Au début du film, nous avons une Justine enfant, vierge de tout. Elle est « propre ». Excellente élève, elle ne mange pas de viande, elle est gentille, polie, très bonne élevé, ne se maquille pas, ne s’épile pas, ne s’habille pas bien et ignore tout du monde.

Dans le cadre d’un violent bizutage, l’initiatrice,  l’élément corrupteur va être la grande-sœur de Justine, Alexia (Ella Rumph, avatar de Béatrice Dalle dans les années 80) fille violente, un peu frappée. C’est Alexia, en effet, qui impose à Justine, lors d’un bizutage, de manger de la viande -des reins de lapin crus. C’est elle aussi qui va la forcer à s’épiler, tel un rituel primitif d’initiation, ce qui donnera une des scène la moins soutenable du film.

Le corps est par essence trivial. Dompter et dissimuler cette trivialité est l’affaire de tous, dans une société occidentale de plus en plus policée, lisse et obsédée par le look. En ceci Julia Ducourneau va bien au-delà de la Question Féminine. Chacun est concerné et interrogé au travers de ce qui arrive au personnage de Justine. La lutte interne d’Adrien dans son identité et son désir, ses pulsions en est l’illustration.

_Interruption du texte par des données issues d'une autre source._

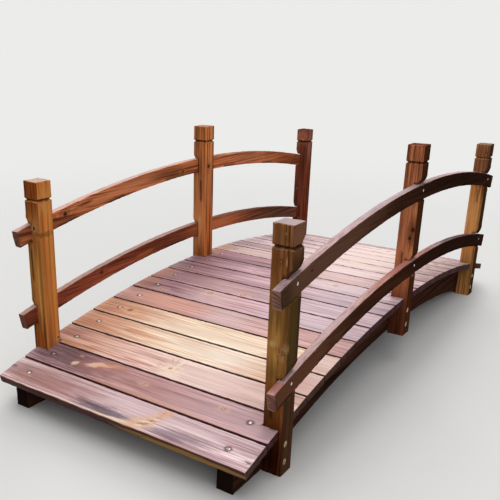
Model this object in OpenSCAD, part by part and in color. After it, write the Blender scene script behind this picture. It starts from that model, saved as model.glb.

On voit Justine, lors de sa mutation, danser sur le titre le plus violent d’Orties –Plus putes que toutes les putes-, se maquiller, s’habiller de manière outrageusement féminine, devenir de plus en plus une bête, ce qui l’effraie, ce qu’elle ne maîtrise pas et va à l’encontre de son idéal et de ce qui est bon et bien. Une lutte interne entre son esprit et un corps qui s’affirme de manière impérieuse et dévastatrice.

Le prologue et la fin (un rien grand guignol) répondra aux questions de la « solution » -celle suggérée par son père- qu’elle trouvera face à cette nature qu’elle est obligée d’accepter. Ou comment vivre en ce monde tout en étant soi.